Изумление перешло все границы, когда из газет узнали, что японского микадо кто-то сделал невидимым, оставив видимыми только голову, руки и ступни ног. Писалось, что микадо находится на излечении у профессора Бурденко, которого советское правительство отпустило по особой просьбе японского правительства, а некоторые утверждали, что Чан-Кайши думает послать советскому правительству ноту с просьбой отозвать Бурденко, желая, видимо, чтобы микадо и дальше оставался в таком изуродованном виде.
Непонятные вещи происходили и в СССР. Недавно в органы госбезопасности поступила записка о готовящемся покушении на одного из членов Политбюро, а когда органы госбезопасности нагрянули в указанное место, то действительно застали врасплох около сотни отъявленных террористов, связанных с гестапо.
На тайных правительственных заседаниях обсуждали, что делать дальше? Одни запрашивали Уэллса о Гриффине, желая выяснить, фантазия это была или действительно Гриффин существовал, другие предлагали самые хитроумные проекты искоренения странных и дерзких невидимок, третьи, ничего не понимая, агитировали за объявление войны СССР. Ни одна газета не выходила без сообщений о проделках шайки невидимых людей.
Техника невидимости все более совершенствовалась, этим занимался Борис Спиридонович, организацию же действий армии невидимок, становившихся все более многочисленными, взял на себя его брат Федор. У Бориса Спиридоновича, между тем, появилась новая забота. Он так увлекся научной работой, что совсем забросил свою жену Марфу Петровну, за которой стал увиваться их общий знакомый, одинокий доцент Петрушевич. Он вечно околачивался у них дома, и, видимо, Марфа Петровна находила его интересным собеседником. Возвращаясь поздно вечером из лаборатории, Борис Спиридонович нередко заставал их за чайным столом и вынужден был не без раздражения включаться в их разговор, который подчас приобретал неожиданную остроту, в таком, например, духе.

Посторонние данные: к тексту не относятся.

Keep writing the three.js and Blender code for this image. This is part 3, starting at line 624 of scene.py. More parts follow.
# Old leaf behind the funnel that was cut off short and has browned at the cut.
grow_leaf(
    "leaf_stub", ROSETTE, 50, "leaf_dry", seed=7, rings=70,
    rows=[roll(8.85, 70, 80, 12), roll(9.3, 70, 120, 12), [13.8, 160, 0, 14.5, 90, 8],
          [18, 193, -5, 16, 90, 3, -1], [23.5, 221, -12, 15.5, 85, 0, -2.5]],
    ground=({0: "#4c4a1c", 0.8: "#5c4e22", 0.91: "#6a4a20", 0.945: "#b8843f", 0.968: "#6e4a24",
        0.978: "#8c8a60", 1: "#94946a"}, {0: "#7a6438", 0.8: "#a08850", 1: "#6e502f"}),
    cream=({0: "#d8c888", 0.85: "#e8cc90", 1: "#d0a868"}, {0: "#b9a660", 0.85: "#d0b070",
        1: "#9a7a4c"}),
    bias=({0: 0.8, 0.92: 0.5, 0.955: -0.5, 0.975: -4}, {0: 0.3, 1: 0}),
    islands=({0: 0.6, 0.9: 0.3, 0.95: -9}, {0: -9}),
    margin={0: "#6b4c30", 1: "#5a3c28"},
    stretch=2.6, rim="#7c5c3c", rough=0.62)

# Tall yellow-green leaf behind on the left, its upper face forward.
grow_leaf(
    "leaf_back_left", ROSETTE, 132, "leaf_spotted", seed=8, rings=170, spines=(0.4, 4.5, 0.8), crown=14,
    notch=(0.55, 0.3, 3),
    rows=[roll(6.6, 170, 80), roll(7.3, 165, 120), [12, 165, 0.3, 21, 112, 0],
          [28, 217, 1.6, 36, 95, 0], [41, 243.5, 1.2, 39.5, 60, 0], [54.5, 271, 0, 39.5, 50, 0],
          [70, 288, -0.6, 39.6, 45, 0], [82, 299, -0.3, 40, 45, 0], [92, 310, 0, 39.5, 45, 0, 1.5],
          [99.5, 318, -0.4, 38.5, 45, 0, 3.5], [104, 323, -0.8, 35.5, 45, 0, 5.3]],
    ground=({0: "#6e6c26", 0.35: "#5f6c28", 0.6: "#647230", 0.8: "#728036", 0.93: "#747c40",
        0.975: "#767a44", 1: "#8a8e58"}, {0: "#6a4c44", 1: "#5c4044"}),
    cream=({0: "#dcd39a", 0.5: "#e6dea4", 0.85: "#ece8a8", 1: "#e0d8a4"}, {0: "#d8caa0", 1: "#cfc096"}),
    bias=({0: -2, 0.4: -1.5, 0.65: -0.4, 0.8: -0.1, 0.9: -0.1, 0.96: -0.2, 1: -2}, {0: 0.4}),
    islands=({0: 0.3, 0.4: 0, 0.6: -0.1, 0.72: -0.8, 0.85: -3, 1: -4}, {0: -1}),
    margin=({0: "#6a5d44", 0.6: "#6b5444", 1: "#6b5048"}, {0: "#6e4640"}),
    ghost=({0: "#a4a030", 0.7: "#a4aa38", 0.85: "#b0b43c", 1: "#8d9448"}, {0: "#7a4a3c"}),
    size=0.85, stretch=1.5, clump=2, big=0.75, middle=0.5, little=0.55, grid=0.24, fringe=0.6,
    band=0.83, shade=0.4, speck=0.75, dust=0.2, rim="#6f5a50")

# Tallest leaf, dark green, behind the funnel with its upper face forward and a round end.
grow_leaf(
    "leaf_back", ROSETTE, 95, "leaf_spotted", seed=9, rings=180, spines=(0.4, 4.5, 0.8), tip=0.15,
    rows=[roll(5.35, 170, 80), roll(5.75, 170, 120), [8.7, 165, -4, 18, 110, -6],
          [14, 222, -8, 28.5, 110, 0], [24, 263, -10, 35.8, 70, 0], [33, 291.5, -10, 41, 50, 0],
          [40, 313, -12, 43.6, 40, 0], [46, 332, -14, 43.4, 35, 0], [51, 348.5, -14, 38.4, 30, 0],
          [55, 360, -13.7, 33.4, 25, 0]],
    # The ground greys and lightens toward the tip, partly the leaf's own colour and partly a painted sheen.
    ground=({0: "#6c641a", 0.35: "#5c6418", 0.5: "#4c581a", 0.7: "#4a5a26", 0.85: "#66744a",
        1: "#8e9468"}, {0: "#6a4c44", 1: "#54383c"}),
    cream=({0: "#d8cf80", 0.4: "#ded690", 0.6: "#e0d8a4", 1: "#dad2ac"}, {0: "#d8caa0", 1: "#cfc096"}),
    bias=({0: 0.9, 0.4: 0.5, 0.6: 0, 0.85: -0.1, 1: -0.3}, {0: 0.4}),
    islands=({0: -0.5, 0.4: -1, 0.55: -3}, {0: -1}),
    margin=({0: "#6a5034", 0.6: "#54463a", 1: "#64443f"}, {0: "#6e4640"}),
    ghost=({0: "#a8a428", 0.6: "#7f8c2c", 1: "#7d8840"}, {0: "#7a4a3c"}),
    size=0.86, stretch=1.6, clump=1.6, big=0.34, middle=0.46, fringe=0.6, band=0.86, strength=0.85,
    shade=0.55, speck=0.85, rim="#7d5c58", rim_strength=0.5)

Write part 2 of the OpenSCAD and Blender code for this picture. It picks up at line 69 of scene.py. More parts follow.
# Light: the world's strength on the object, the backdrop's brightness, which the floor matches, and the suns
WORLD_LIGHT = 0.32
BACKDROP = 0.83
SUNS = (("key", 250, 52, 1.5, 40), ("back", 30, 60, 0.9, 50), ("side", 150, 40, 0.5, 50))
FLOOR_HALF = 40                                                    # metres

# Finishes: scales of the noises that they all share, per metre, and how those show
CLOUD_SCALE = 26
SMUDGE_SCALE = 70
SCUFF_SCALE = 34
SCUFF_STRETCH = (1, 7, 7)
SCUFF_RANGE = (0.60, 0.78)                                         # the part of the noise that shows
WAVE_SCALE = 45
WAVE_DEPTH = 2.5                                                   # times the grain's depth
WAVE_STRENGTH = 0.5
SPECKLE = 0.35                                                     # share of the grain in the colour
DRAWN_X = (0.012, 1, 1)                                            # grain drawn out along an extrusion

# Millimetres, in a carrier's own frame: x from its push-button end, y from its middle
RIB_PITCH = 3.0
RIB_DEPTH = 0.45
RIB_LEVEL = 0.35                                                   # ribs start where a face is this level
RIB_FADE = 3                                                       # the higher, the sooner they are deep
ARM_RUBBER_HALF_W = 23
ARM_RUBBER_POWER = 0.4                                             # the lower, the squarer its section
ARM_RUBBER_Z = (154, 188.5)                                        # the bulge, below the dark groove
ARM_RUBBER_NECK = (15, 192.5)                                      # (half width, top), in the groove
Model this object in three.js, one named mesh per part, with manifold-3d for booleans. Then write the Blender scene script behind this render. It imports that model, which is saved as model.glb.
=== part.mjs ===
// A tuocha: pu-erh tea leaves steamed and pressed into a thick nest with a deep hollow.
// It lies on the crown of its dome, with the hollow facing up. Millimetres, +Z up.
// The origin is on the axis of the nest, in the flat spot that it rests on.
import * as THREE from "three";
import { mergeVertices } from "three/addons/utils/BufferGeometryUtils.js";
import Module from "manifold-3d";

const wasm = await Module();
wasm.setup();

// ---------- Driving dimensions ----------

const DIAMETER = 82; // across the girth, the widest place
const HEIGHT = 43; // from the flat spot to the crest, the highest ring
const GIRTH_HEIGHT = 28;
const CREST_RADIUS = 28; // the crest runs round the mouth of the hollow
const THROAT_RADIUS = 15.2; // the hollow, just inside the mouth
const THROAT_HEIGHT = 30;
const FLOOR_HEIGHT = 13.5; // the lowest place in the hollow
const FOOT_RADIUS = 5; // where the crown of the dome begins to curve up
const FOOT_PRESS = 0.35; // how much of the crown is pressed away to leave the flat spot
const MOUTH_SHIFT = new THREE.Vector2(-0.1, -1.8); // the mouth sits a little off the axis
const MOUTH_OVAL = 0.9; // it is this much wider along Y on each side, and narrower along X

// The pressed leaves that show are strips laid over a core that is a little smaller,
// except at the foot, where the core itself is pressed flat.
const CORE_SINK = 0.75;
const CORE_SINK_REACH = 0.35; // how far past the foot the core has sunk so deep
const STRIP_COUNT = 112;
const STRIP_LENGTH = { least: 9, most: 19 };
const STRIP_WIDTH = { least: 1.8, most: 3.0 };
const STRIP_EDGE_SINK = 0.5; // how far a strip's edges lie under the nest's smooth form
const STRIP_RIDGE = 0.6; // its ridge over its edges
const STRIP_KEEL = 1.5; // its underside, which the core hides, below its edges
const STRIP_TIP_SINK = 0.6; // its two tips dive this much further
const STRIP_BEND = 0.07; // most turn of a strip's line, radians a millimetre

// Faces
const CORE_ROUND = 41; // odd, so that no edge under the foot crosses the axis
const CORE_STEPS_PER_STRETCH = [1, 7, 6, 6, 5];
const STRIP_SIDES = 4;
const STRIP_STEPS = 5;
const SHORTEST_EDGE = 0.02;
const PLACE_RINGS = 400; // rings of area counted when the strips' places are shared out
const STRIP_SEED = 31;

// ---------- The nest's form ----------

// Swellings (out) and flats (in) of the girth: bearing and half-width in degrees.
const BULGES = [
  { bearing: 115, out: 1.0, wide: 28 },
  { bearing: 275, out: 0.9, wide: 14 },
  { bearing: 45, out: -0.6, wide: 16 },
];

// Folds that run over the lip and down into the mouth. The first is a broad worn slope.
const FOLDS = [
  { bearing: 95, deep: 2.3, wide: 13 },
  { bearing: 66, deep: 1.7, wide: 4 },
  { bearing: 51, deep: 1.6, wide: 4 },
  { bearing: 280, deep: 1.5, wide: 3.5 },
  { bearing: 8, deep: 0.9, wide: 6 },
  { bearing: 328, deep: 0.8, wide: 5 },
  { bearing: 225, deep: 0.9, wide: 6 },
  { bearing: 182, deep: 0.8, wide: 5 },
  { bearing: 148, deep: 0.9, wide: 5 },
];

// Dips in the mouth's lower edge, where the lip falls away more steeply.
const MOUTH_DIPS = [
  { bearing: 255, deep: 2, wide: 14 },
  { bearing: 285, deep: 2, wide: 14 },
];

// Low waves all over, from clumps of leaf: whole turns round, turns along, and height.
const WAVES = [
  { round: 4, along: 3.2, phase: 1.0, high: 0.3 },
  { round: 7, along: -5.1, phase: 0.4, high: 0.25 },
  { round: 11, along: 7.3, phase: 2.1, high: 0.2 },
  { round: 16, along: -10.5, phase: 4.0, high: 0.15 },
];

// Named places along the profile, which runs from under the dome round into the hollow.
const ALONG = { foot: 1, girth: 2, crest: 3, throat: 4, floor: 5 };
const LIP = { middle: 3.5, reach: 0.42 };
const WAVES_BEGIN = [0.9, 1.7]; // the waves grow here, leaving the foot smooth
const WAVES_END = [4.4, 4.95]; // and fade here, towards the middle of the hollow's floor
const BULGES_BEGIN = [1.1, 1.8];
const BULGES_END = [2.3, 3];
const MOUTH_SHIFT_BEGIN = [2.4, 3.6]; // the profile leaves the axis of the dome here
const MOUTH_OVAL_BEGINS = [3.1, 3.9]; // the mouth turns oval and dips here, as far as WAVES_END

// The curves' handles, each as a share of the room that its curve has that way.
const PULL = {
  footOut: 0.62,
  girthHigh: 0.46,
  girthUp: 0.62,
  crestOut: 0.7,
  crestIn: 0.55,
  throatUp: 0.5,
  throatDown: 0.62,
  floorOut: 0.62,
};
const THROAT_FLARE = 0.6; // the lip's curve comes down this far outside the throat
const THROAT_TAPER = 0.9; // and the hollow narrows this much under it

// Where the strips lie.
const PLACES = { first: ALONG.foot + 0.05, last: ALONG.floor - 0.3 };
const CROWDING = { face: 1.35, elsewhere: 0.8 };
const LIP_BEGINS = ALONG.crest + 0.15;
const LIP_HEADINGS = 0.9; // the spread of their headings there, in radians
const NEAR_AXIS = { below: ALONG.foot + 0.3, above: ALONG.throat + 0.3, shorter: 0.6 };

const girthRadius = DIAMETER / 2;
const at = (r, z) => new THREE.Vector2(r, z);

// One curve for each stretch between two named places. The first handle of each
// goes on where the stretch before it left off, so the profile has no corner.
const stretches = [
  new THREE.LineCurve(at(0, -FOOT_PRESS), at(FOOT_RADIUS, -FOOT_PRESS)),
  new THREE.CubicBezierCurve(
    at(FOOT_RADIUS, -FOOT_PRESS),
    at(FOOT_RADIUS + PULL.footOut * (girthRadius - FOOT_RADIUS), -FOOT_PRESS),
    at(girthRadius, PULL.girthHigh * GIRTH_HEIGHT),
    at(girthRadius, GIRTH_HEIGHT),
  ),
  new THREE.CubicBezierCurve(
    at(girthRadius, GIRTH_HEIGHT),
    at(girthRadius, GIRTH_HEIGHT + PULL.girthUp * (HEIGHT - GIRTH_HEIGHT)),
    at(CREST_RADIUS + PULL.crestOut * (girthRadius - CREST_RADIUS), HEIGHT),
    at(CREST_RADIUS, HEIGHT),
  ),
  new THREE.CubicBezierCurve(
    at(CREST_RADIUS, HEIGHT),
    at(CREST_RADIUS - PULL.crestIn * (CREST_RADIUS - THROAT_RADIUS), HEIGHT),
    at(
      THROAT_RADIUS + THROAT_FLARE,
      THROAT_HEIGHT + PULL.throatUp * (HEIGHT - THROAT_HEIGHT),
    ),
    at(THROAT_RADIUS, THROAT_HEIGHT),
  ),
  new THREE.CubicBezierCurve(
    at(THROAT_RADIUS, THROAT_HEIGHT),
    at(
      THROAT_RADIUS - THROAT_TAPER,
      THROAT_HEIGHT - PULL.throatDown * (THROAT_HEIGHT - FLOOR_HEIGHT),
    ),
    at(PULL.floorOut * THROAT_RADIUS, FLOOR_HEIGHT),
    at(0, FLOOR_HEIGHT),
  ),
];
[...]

– О чем вы здесь разговор ведете? – спросил Борис Спиридонович, особенно не обращаясь к Петрушевичу.
– Сейчас модно говорить о невидимках, – ответил Петрушевич.
– Общество в опасности из-за этой шайки, – вмешалась в разговор Марфа Петровна.
– Общество социалистическое в безопасности, – поправил ее муж, – а общество фашистское в ба-альшой опасности!
– Это вы верно подметили, Борис Спиридонович, – заметил Петрушевич, – так как эти невидимые люди направили свою деятельность исключительно в пользу нашего Союза. По всей видимости, группа невидимых людей организовалась у нас, а не заграницей.
– Может быть, и у нас, – согласился Борис Спиридонович с самым нейтральным выражением лица.
– Говорят, что позавчера в Большом театре по главному проходу партера в воздухе пронесся роскошный букет цветов, доплыл в воздухе до оркестра, потом перепрыгнул через оркестр и упал к ногам Козловского, – рассказывал Петрушевич, обращаясь одновременно к Борису Спиридоновичу и к Марфе Петровне. – И это уже не кажется удивительным! Если аэропланы летают без людей, то почему бы и цветам не падать к ногам артистов?
– Проблемы невидимости – ба-альшое дело… – задумчиво произнес Борис Спиридонович. – Если обыкновенным путем социализм будет завоевывать мир, то времени и воды утечет много. А если люди используют невидимость – в десяток лет! Москва станет столицей земного шара. Тогда, может быть, и ты, Марфуша, сделаешься патриоткой Советского Союза.
– Разве я одна не верю, что советская власть когда-либо овладеет всем миром? Пиктов это не верит! – довольно ехидно сказала Марфа Петровна.
– Я, во всяком случае, не верю, – встал на ее сторону Петрушевич. – Политические убеждения – это как религиозная вера. Христиане и магометане всегда были убеждены, что именно их религия распространится по всему миру, а остальные исчезнут, но ведь этого не произошло. Так и в политике. Фашисты считают, что они фашизируют весь мир, коммунисты думают, что их дело правое, и весь мир будет коммунизирован, и так далее. Этого никогда не будет.
– Видите ли, Эдмунд Антонович, – Борис Спиридонович с трудом дождался, когда сможет возразить Петрушевичу, – религия – дело духовное, а не желудочное. Можно быть католиком или магометанином и жить с набитым брюхом и кошельком, а можно прозябать, вести полуголодное существование. Здесь-то собака и зарыта. Одни люди, независимо от их веры, объединяются из-за пустого желудка и кармана, чтобы организовать жизнь и природу для сытой, веселой и бодрой жизни, а другие, тоже независимо от веры, объединяются, ибо боятся, что полуголодные хотят их ограбить. Так что, Эдмунд Антонович, ваша аналогия неудачна.